### EXERCISE
Search the listing below for the string "bodies" and copy every line where it occurs.
— start —
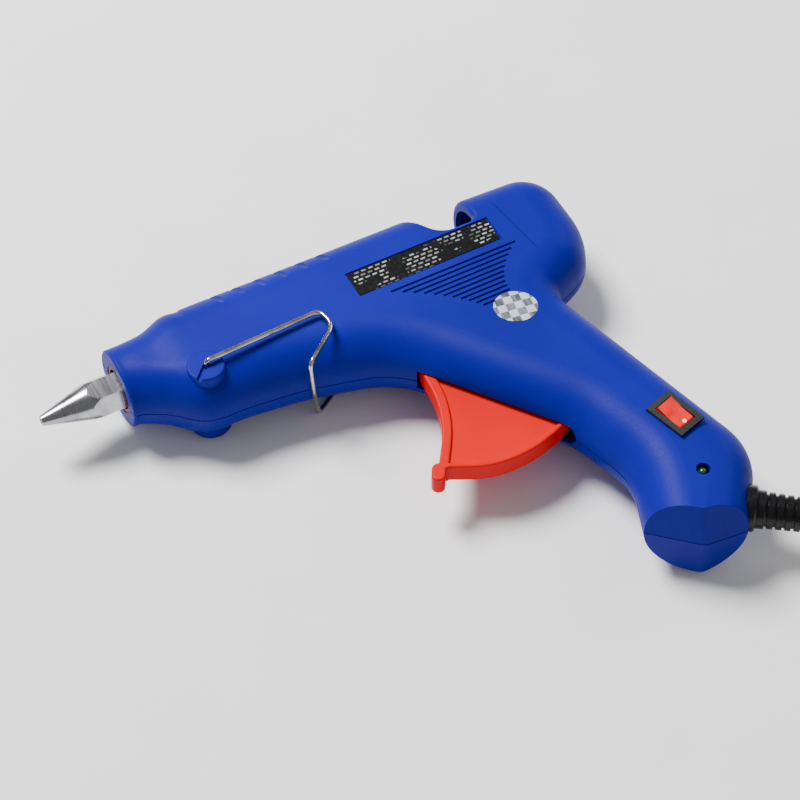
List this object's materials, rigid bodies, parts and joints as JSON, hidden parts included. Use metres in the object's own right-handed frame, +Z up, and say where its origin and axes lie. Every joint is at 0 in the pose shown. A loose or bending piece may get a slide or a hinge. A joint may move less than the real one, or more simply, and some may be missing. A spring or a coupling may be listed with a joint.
{
  "type": "glue gun",
  "caption": "Corded hot-melt glue gun with a pistol grip, trigger feed, wire prop, rocker switch and an open trough for the stick.",
  "frame": {"origin": "centre of the gun's bounding box in plan, on the surface that it lies on", "axes": "+X along the barrel away from the nozzle, +Y to the top of the gun as held, +Z up out of its left side as it lies on its right side"},
  "size_m": [0.3368, 0.2152, 0.036],
  "materials": {
    "blue_housing": "fine moulded texture, satin",
    "red_trigger": "moulded, semi-gloss",
    "red_rocker": "translucent, gloss",
    "black_plastic": "satin",
    "black_jacket": "soft PVC",
    "black_tie": "soft strap",
    "bare_aluminium": "machined",
    "plated_wire": "bright nickel plate",
    "steel": "plated",
    "red_silicone": "silicone",
    "white_silicone": "silicone",
    "ceramic": "ceramic heater in its insulating wrap",
    "nylon": "natural nylon",
    "brass": "stamped",
    "plated_pins": "nickel plated brass",
    "green_board": "laminate",
    "green_lens": "tinted epoxy, unlit",
    "brown_lead": "insulation",
    "blue_lead": "insulation",
    "label_black": "printed film",
    "sticker_silver": "metallised film"
  },
  "bodies": {
    "housing": {"left_shell": "blue_housing", "right_shell": "blue_housing", "switch_housing": "black_plastic", "cord_clamp": "black_plastic", "plug_body": "black_plastic", "strain_relief": "black_jacket", "power_cord": "black_jacket", "cord_coil": "black_jacket", "cord_core": "black_jacket", "coil_tie": "black_tie", "nozzle": "bare_aluminium", "melt_chamber": "bare_aluminium", "trigger_pin": "steel", "return_spring": "steel", "heater_clip": "steel", "sleeve_clamp": "steel", "shell_screws": "steel", "clamp_screws": "steel", "nozzle_seal": "red_silicone", "inlet_sleeve": "white_silicone", "heater_plate": "ceramic", "switch_terminals": "brass", "plug_pins": "plated_pins", "led_board": "green_board", "led_lamp": "green_lens", "live_lead": "brown_lead", "supply_lead": "brown_lead", "neutral_lead": "blue_lead", "rating_label": "label_black", "inspection_sticker": "sticker_silver"},
    "trigger": {"trigger": "red_trigger"},
    "carriage": {"feed_carriage": "nylon", "jaw_pin": "steel"},
    "jaw": {"grip_jaw": "nylon"},
    "rocker": {"switch_rocker": "red_rocker"},
    "stand": {"wire_stand": "plated_wire"}
  },
  "joints": [
    {"name": "trigger_hinge", "type": "hinge", "parent": "housing", "child": "trigger", "pos_m": [0.02361, 0.03571, 0.018], "axis": [0, 0, 1], "range_deg": [0, 18], "stiffness_Nm_per_rad": 0.5, "springref_deg": -17.19},
    {"name": "carriage_slide", "type": "slide", "parent": "housing", "child": "carriage", "axis": [-1, 0, 0], "range_m": [0, 0.0089]},
    {"name": "jaw_tilt", "type": "hinge", "parent": "carriage", "child": "jaw", "pos_m": [0.03365, 0.05371, 0.018], "axis": [0, 0, 1], "range_deg": [-6.2, 0]},
    {"name": "rocker_hinge", "type": "hinge", "parent": "housing", "child": "rocker", "pos_m": [0.07831, -0.04039, 0.0327], "axis": [-0.9588, -0.284, 0], "range_deg": [0, 16]},
    {"name": "stand_hinge", "type": "hinge", "parent": "housing", "child": "stand", "pos_m": [-0.04439, 0.04811, 0.018], "axis": [0, 0, 1], "range_deg": [-150, 0]}
  ],
  "couplings": [
    {"joint": "carriage_slide", "follows": "trigger_hinge", "m_per_rad": 0.028233},
    {"joint": "jaw_tilt", "follows": "trigger_hinge", "ratio": -0.33333}
  ]
}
— end —
### ANSWER TO THIS TASK
List this object's materials, rigid bodies, parts and joints as JSON, hidden parts included. Use metres in the object's own right-handed frame, +Z up, and say where its origin and axes lie. Every joint is at 0 in the pose shown. A loose or bending piece may get a slide or a hinge. A joint may move less than the real one, or more simply, and some may be missing. A spring or a coupling may be listed with a joint.
  "bodies": {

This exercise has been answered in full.